Il Governo Meloni ha decretato: il 25 aprile si festeggerà ma con sobrietà, per non mancare di rispetto al lutto nazionale per la morte di Papa Francesco.
Soprassedendo alla disamina sulla figura di Papa Francesco e sui 5 giorni di lutto nazionale, il richiamo all’ordine del governo più a destra della storia repubblicana scatena una riflessione sul significato del 25 Aprile e sulla memoria della Resistenza partigiana. La sobrietà ha un significato ben preciso: il ricondurre le manifestazioni per il 25 Aprile ad un evento monotòno, innocuo ed istituzionalizzato. Una freddezza dei modi di espressione che riconduca all’alveo del non dare troppo fastidio tutte quelle celebrazioni per la Liberazione dal nazifascismo.

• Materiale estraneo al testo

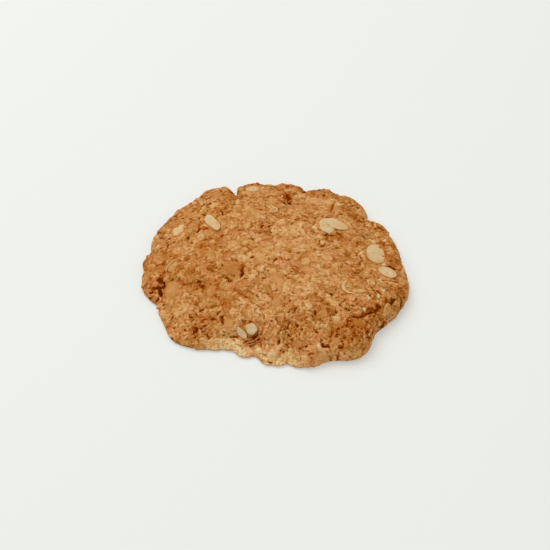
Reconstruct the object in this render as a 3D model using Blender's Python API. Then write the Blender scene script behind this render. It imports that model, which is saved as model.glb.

Si tratta quindi di un solco più profondo quello tracciato dal governo Meloni, un solco di come si deve tenere una manifestazione che ricorda il giorno più importante della nostra storia recente. Dietro la normalizzazione (o limitazione) del 25 Aprile si cela il progetto di una memoria condivisa, una memoria che accomuni partigiani e giovani repubblichini, una memoria che veda solo i nazisti come nemici e che metta da parte quell’afflato rivoluzionario ed ideologico che la lotta partigiana ha avuto. Spesso viene detto che il 25 è stato reso dai comunisti e dalle comuniste una data divisiva, che viene rivendicato da questi non permettendo una sua celebrazione unitaria. Ebbene, proprio la ricerca di una condivisione di una data che condivisa non può essere ha portato ad il revisionismo storico imperante degli ultimi anni. La nostra Costituzione nata dalla Resistenza è una costituzione partigiana, di parte. Il voler ammorbidire le differenze e diluire i contenuti ha portato ad una lenta venuta meno di anticorpi antifascisti nella società civile, un antifascismo di cuore che oggi invece è lontano, perché lontani quegli eventi.
Qui sta il punto centrale della questione: la liberazione è avvenuta 80 anni fa e quell’antifascismo del nostro paese dato per scontato per decenni è svanito, ha perso significato. Il de-significare una data rendendola solo un momento istituzionale preconfezionato ha portato a questa situazione. Ed il richiamo alla sobrietà altro non è che il tentativo goffo di un governo sempre più in crisi nel definirsi antifascista, proprio perché oggi definirsi tale non è più una caratteristica dirimente, nel completare questo lavoro di rimozione dei contenuti del 25 Aprile.
Fate piano cari antifascisti, che noi il 25 vogliamo dormire.